Salesforce has recommended other replication architectures, but there are various concerns with my company about using them (license cost, platform load) ... and we might still end up with missing data.

So, we're looking into data reconciliation / auditing solutions. Are there any recommendations on a tool that can:

* Identify record(s) where the record in Salesforce does not have a matching record (e.g. same timestamp) existing in Kafka

* Generate a message containing relevant metadata (e.g. record Id, Salesforce object, Kafka topic) to be sent to a REST endpoint / message queue for reprocessing

6 Replies

  • Salesforce Subscriber Snap & Change Data Capture (CDC) API

    Our Salesforce Subscriber Snap is designed to work with Salesforce’s Change Data Capture (CDC) streaming API, which was their primary API for tracking real-time data changes for many years. However, this API has limitations in usability, reliability, and scalability, making it difficult to implement robust pipelines that ensure no events are missed. Given these constraints, reliably capturing and processing all changes can be challenging.

    In recent years, Salesforce introduced a new API to address these challenges, offering better scalability and reliability. However, because it is a completely different API, we have not yet developed a new version of the Salesforce Subscriber Snap to support it. While this has been discussed internally, there are currently no immediate plans to build an updated Snap for the new API.

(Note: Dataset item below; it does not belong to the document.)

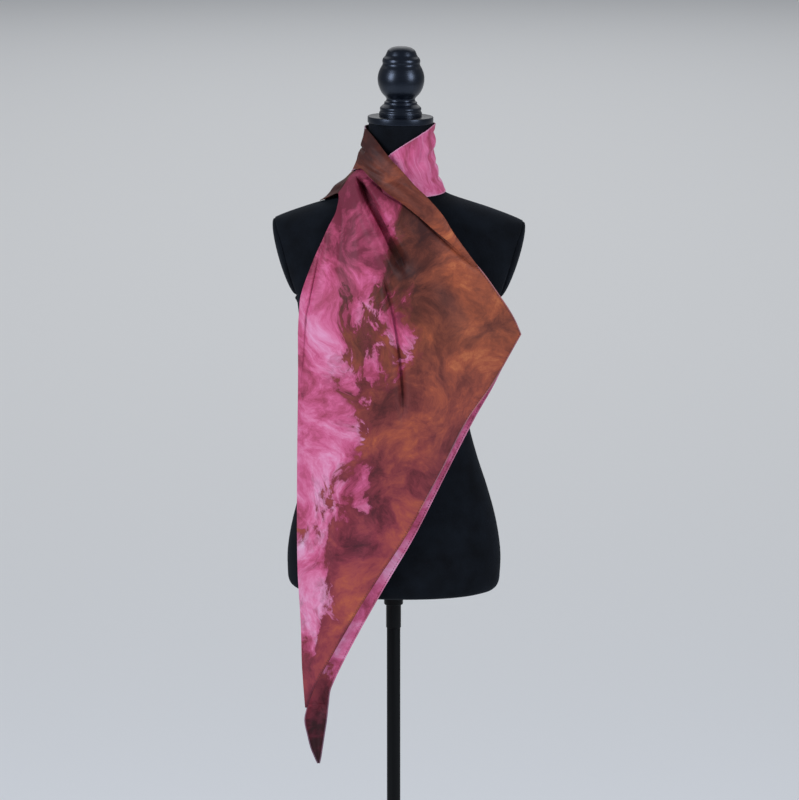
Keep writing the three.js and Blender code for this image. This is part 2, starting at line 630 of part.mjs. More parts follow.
function addForm() {
  const capFoot = FORM_SECTIONS.at(-1).height + SEAM_GAP;
  const finialFoot = capFoot + CAP.thickness + SEAM_GAP;
  add(form, 'form_torso', formTorso(), FINISHES.jersey);
  for (const side of [-1, 1]) {
    const plate = add(form, side < 0 ? 'arm_plate_left' : 'arm_plate_right', armPlate(), FINISHES.jersey);
    plate.position.set(side * (ARM_PLATE.face + ARM_PLATE.gap), 0, ARM_PLATE.height);
    plate.rotation.y = side * (Math.PI / 2 + Math.atan(ARM_PLATE.slope));
  }
  const cap = turned(discProfile(CAP.radius, capFoot, capFoot + CAP.thickness, CAP.rim), SIDES.cap);
  add(form, 'neck_cap', cap, FINISHES.lacquer);
  const profile = FINIAL_PROFILE.map(({ above, radius }) => [radius, finialFoot + above]);
  add(form, 'finial', turned([[0, finialFoot], ...profile], SIDES.finial), FINISHES.lacquer);
}

function addScarf() {
  WRAP_STRETCHES.forEach(({ name, from, to, columns, rows }, place) => {
    const start = place > 0 ? from + WRAP_GAP_ANGLE : from;
    const pointAt = (across, down) => wrapPoint(mix(start, to, across), 1 - down);
    const material = place > 0 ? FINISHES.silkBrown : FINISHES.silkPink;
    add(form, name, sheetSolid(pointAt, { columns, rows }), material);
  });
  const collar = sheetSolid((along, down) => collarPoint(along, 1 - down), COLLAR_GRID);
  add(form, 'collar_fold', collar, FINISHES.silkBrown);
  add(form, 'front_panel', sheetSolid(panelPoint, PANEL_GRID), FINISHES.silkBrown);
  add(form, 'rear_panel', sheetSolid(rearPoint, REAR_GRID), FINISHES.silkPink);
  add(form, 'scarf_tip', sheetSolid(tipPoint, TIP_GRID), FINISHES.silkBrown);
  add(form, 'shoulder_fall', sheetSolid(fallPoint, FALL_GRID), FINISHES.silkBrown);
}

addStand();
addForm();
addScarf();

const scarfOnForm = new THREE.Group();
scarfOnForm.add(stand, leaning);

export default scarfOnForm;
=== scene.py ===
"""Looks of a silk square scarf, folded near its diagonal and wound round a limbless dress form.

Sizes are in millimetres until a mesh is made. The front faces -Y, +Z is up, and a depth is
measured forwards from the pole. The form leans a little on its pole, so what it carries is worked
out upright and leaned just before it becomes a mesh.
"""

import math

import bmesh
import bpy
import numpy as np
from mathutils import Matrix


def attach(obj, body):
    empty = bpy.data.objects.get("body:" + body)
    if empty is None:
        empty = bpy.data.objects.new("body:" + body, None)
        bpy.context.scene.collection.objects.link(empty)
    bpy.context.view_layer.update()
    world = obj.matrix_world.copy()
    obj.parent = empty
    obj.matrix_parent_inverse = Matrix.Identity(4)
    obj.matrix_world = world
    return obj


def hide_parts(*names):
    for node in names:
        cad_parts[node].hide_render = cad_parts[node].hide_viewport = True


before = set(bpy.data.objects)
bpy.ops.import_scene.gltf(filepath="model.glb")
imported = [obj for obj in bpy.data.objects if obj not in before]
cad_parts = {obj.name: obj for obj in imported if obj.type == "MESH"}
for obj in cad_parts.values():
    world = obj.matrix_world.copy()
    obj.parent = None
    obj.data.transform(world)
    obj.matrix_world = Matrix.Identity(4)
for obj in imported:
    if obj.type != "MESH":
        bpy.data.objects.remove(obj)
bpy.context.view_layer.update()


# Sizes

def table(names, *rows):
    """Columns of a table by name, each as an array."""
    return dict(zip(names.split(), np.array(rows, float).T))


MM = 0.001
SILK_WALL = 0.5
LEAN = math.radians(0.84)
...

    Handling Missed Events in Kafka

    For customers using Kafka to process Salesforce data changes, it’s important to note that Kafka is not a traditional database where records can be looked up by key. Instead, Kafka operates as an append-only log of events, meaning you consume events in the order they arrive rather than retrieving a specific record at will.

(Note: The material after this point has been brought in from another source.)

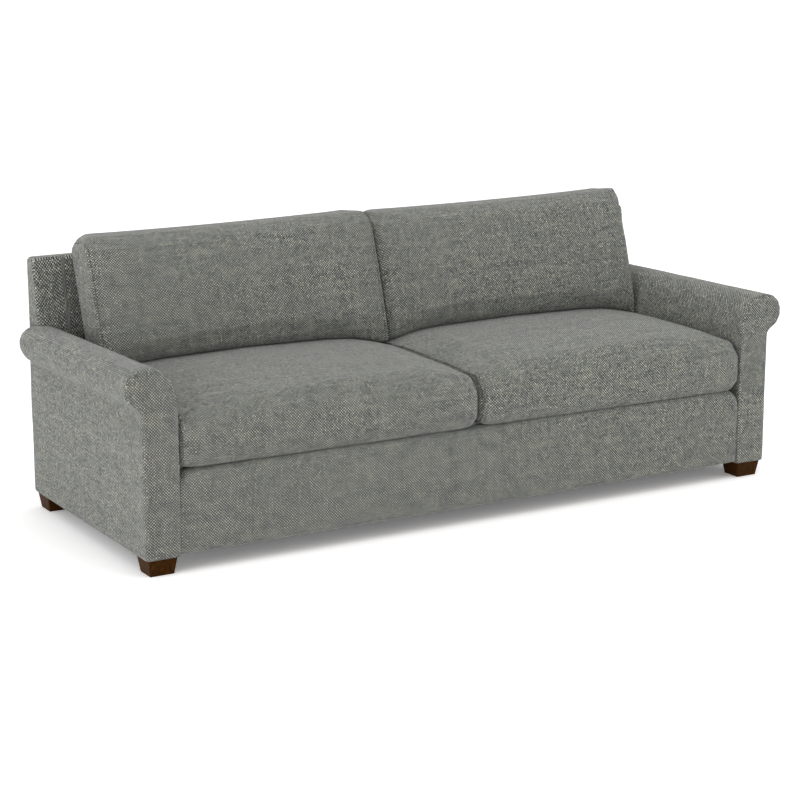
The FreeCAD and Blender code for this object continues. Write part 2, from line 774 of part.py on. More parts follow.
def make_seat_cushions():
    """Cover, zip, wadding wrap and foam core of each seat cushion."""
    shell = seat_form(0).cut(seat_form(cover_thickness))
    left = -seat_half_width + zip_end_margin
    right = -cushion_split / 2 - zip_end_margin
    rear = back_face_y(cushion_floor) - seat_back_space
    z = cushion_floor + seat_thickness / 2
    window = box(left, right, rear - wall_overrun, rear + wall_overrun, z - zip_width / 2, z + zip_width / 2)
    gap_window = box(left - fit_gap, right + fit_gap, rear - wall_overrun, rear + wall_overrun,
                     z - zip_width / 2 - fit_gap, z + zip_width / 2 + fit_gap)
    cover, zip_tape = zipped(shell, window, gap_window)
    save_pair("seat_cushion_cover", cover)
    save_pair("seat_cushion_zip", zip_tape)
    wrap = seat_core_wrap + cover_thickness
    core_left = -seat_half_width + wrap
    core_right = -cushion_split / 2 - wrap
    low = cushion_floor + wrap
    high = cushion_floor + seat_thickness - seat_core_top_wrap
    core = box(core_left, core_right, nose_y + wrap, rear - wrap, low, high)
    pocket = box(core_left - fit_gap, core_right + fit_gap, nose_y + wrap - fit_gap, rear - wrap + fit_gap,
                 low - fit_gap, high + fit_gap)
    save_pair("seat_cushion_core", core)
    save_pair("seat_cushion_wrap", seat_form(cover_thickness + fit_gap).cut(pocket))


def make_back_cushions():
    """Cover, zip and fibre filling of each back cushion."""
    outer = back_cushion_form(0).cut(seat_form(-fit_gap, True))
    inner = back_cushion_form(cover_thickness).cut(seat_form(-fit_gap - cover_thickness, True))
    below = seat_form(-2 * fit_gap - cover_thickness, True)
    filling = back_cushion_form(cover_thickness + fit_gap).cut(below)
    shell = outer.cut(inner)
    left = -back_cushion_half_width + zip_end_margin
    right = -cushion_split / 2 - zip_end_margin
    z = deck_level + seat_thickness + seat_crown + zip_lift
    y = back_face_y(z)
    window = box(left, right, y - hem_width, y + hem_width, z - zip_width / 2, z + zip_width / 2)
    gap_window = box(left - fit_gap, right + fit_gap, y - hem_width, y + hem_width,
                     z - zip_width / 2 - fit_gap, z + zip_width / 2 + fit_gap)
    cover, zip_tape = zipped(shell, window, gap_window)
    save_pair("back_cushion_cover", cover)
    save_pair("back_cushion_zip", zip_tape)
    save_pair("back_cushion_filling", filling)


os.makedirs("parts", exist_ok=True)
make_base()
make_arm()
make_front_rail()
make_seat_frame()
make_back()
make_seat_cushions()
make_back_cushions()
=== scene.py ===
# Looks of a two-cushion fabric sofa with rolled arms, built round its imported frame.
# X runs across the sofa, -Y is the front, Z is up. Metres.
import json
import math
import bpy
import numpy as np
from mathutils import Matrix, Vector
from mathutils.bvhtree import BVHTree

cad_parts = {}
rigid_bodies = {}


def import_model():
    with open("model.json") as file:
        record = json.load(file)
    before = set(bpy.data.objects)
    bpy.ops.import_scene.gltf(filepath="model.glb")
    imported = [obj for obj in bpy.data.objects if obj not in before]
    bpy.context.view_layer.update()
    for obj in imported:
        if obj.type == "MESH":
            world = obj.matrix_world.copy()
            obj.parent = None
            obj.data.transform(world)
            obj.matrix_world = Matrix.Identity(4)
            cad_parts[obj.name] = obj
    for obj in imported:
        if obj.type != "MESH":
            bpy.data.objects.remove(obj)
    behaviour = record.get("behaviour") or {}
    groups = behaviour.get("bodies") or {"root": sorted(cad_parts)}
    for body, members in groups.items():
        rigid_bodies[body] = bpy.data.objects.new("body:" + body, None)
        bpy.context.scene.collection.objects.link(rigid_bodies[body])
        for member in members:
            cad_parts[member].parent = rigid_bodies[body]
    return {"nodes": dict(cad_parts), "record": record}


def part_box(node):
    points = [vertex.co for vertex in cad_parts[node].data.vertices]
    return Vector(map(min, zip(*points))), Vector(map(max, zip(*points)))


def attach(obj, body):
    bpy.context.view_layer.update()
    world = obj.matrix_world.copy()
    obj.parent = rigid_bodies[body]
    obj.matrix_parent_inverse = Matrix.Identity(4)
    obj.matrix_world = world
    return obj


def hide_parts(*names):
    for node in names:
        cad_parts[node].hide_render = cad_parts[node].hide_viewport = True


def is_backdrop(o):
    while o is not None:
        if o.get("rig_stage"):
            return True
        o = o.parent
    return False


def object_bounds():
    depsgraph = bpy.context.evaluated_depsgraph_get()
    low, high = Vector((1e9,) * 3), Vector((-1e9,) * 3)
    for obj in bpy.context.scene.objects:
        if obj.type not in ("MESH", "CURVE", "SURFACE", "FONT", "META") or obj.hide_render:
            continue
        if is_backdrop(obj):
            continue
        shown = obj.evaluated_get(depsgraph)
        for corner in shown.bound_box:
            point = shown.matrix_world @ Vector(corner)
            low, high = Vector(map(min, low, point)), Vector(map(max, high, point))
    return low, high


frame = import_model()
cad_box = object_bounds()

bl_info = {
    "name": "Rolled-arm fabric sofa",
    "version": (1, 0, 0),
    "blender": (4, 5, 0),
    "location": "View3D > Sidebar > Sofa",
    "description": "Upholstery, wood and inner frame of a two-cushion fabric sofa",
    "category": "Add Mesh",
}

CLOTH_MAP = "cloth"
# Point attribute along the seam grooves, where the tweed paints shade into its colour
SEAM_MARK = "seam"
HELD_GROUP = "held"
SIDES = ("left", "right")
SOFT_FINISHES = {"tweed": "woven_tweed", "foam": "cut_foam", "wadding": "polyester_wadding"}
# Share of the mesh size within which points beside an end seam are held
HELD_SHARE = 0.6
CLOTH_FRAMES = 20
# Width of the strips in which cloth is folded over a top, and how many front depths an arm's side cloth runs
CLOTH_STRIP = 0.01
FRONT_BAND = 20
# Distance over which the padding swells and sinks
PADDING_WAVE = 0.16
# How early a point between a cushion's middle and its front moves in full with the front
FRONT_LEAD = 1.6
# How sharply a cushion's seams keep their place: power of the share of the way to its ends
SEAT_STIFFNESS = 6
FOOT_STIFFNESS = 8
FLOOR_GLOW = 0.125
FLOOR_GAIN = 1.3
SKY_LEVEL = 0.80
LAMPS = (
    ("side_lamp", (-6.0, -1.0, 1.2), 3.0, 86),
    ("top_lamp", (0.5, -1.5, 4.5), 4.0, 44),
    ("fill_lamp", (4.6, -4.0, 2.2), 3.0, 18),
)
CAMERA_PLACE = (-3.620, -6.125, 2.017)
CAMERA_YAW = 0.5295
CAMERA_PITCH = 0.2353
CAMERA_LENS = 99.20
CAMERA_SENSOR = 36


def linear(hex_colour):
    """Linear RGB of an sRGB hex colour."""
    channels = [int(hex_colour[i:i + 2], 16) / 255 for i in (0, 2, 4)]
    return tuple(c / 12.92 if c <= 0.04045 else ((c + 0.055) / 1.055) ** 2.4 for c in channels)


def length(name, description, default):
    """A size in metres."""
    return bpy.props.FloatProperty(name=name, description=description, default=default, unit="LENGTH",
                                   precision=4)


def angle(name, description, degrees):
    """An angle, given in degrees."""
    return bpy.props.FloatProperty(name=name, description=description, default=math.radians(degrees),
                                   unit="ROTATION")


def colour(name, description, hex_colour):
    """A colour, given as sRGB hex."""
    return bpy.props.FloatVectorProperty(name=name, description=description, default=linear(hex_colour),
                                         subtype="COLOR", size=3, min=0, max=1)


class SofaArmSizes(bpy.types.PropertyGroup):
    """Sizes of the rolled arms."""
    width: length("Width", "Thickness of the upright panel", 0.114)
    roll_overhang: length("Roll overhang", "How far the roll stands outside the panel", 0.054)
    roll_radius: length("Roll radius", "Radius of the roll", 0.0625)
    crease_radius: length("Crease radius", "Radius of the crease under the roll", 0.020)
    shoulder_width: length("Shoulder width", "Width of the rounded shoulder inside the top", 0.096)
    shoulder_radius: length("Shoulder radius", "Radius of the lower part of the shoulder", 0.294)
    shoulder_turn: angle("Shoulder turn", "Turn of the lower part of the shoulder", 18)
    front_rise: length("Front rise", "How much higher the arm is at its front", 0.016)
    dome_length: length("Dome length", "Length over which the roll closes at the rear", 0.100)
    dome_depth: length("Dome depth", "How far the roll sinks at its rear end", 0.040)
    front_round: length("Front rounding", "Radius of the edge of the front face", 0.006)
    rear_round: length("Rear rounding", "Radius of the edge of the rear face", 0.005)
    hem_round: length("Hem rounding", "Radius of the two lower edges", 0.003)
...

    The Salesforce CDC API events contain record identifiers, but they are intended to be processed in real time. If an event is missed, there is a limited window to retrieve it, and there is no built-in mechanism to look up past events by key within Kafka. Because of this, a common approach is to consume the events as they arrive and store them in a target database (e.g., Snowflake) to maintain an up-to-date view of customer records.

    • feenst's avatar
      feenst
      New Contributor III

      Hi Scott,

      Thanks for the response.

      My organization is not using the CDC API today. We are using a REST and Bulk APIs to replicate data. Salesforce support and solution architects have recommended CDC instead of our current architecture.

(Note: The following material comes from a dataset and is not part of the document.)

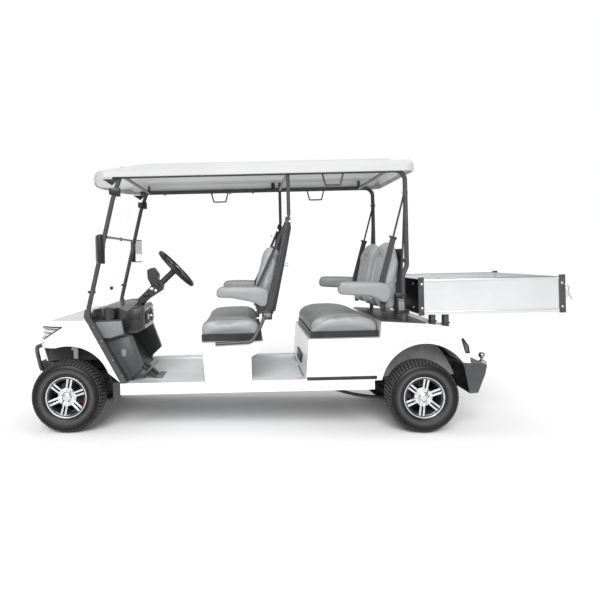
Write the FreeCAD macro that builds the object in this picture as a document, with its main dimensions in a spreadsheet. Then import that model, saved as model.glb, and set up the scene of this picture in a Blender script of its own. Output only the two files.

      Do you have more information about the usability, reliability, and scalability limitations of CDC?

      Also, can you advise on what the new API is that Salesforce has introduced?

      Regarding handling the missed events in Kafka, my organization uses Kafka to allow multiple internal applications to consume updates from Salesforce for objects of interest.

      My team is responsible for the replication (today using SnapLogic) as well as the Kafka platform. We are interested in validating that all of the expected records from Salesforce have successfully reached Kafka.

      If a record has not reached Kafka, we are interested in triggering an automated process to retrieve the missing record(s) and ensure that all of the latest, expected records have reached Kafka.

      So, I am seeking input from the community of any tools that might support this use case. If the tool requires data to be extracted from Kafka and into a traditional database for the reconciliation / audit with Salesforce, this would be fine.

      • aleung's avatar
        aleung
        Contributor III

        What would be the issue if you use SystemModStamp as your state.  

        e.g.
        Assuming Data Warehouse is one of the consumer
        Data Warehouse : select Max(SystemModStamp) > SFDC > REST SOQL where SystemModStamp > $SystemModStamp via SL >  Kafka Producer > Data Warehouse 


  • lazo_ilijoski's avatar
    lazo_ilijoski
    New Contributor III

    Hi feenst,

    Different data replication strategies can be implemented based on business requirements, whether the need is for real-time, near-real-time, or scheduled synchronization.

    For scheduled data replication, SnapLogic provides a straightforward solution using the Salesforce Snappack. Data can be retrieved from any Salesforce object by retrieving data based on LastModifiedDate (or SystemModstamp) field. At the end of each sync cycle, the most recent timestamp can be stored and used in the next cycle to fetch only those records that have been modified since the last successful run.

    For real-time or near-real-time replication, in addition to the Change Data Capture (CDC) feature, there can be used Outbound Messages in Salesforce. Outbound Messages can be configured to trigger SnapLogic tasks. In this case, Ultra Tasks are ideal for real-time processing due to their low-latency response time and built-in retry capabilities. Similarly, HTTP Callouts from Salesforce can also be used to invoke SnapLogic tasks, typically implemented via @future methods or queueable Apex classes to ensure proper bulkification and asynchronous execution.

    We’ve successfully implemented these approaches multiple times and found them to be reliable and scalable.

    If this aligns with your needs, I’d be happy to set up a call to walk through the different architecture options for replicating Salesforce data using SnapLogic.

    Best regards, Lazo.

    • feenst's avatar
      feenst
      New Contributor III

      Hi lazo_ilijoski,

      Thanks for the reply. My company today uses the following approach for replication:

      "For scheduled data replication, SnapLogic provides a straightforward solution using the Salesforce Snappack. Data can be retrieved from any Salesforce object by retrieving data based on LastModifiedDate (or SystemModstamp) field. At the end of each sync cycle, the most recent timestamp can be stored and used in the next cycle to fetch only those records that have been modified since the last successful run."

      I am also working with our Salesforce IT team on a PoC using Change Data Capture.

      However, my original question isn't around data reconciliation / auditing solutions.

      Do you have any experience with data reconciliation / auditing solutions that support ingesting data from Salesforce and Kafka?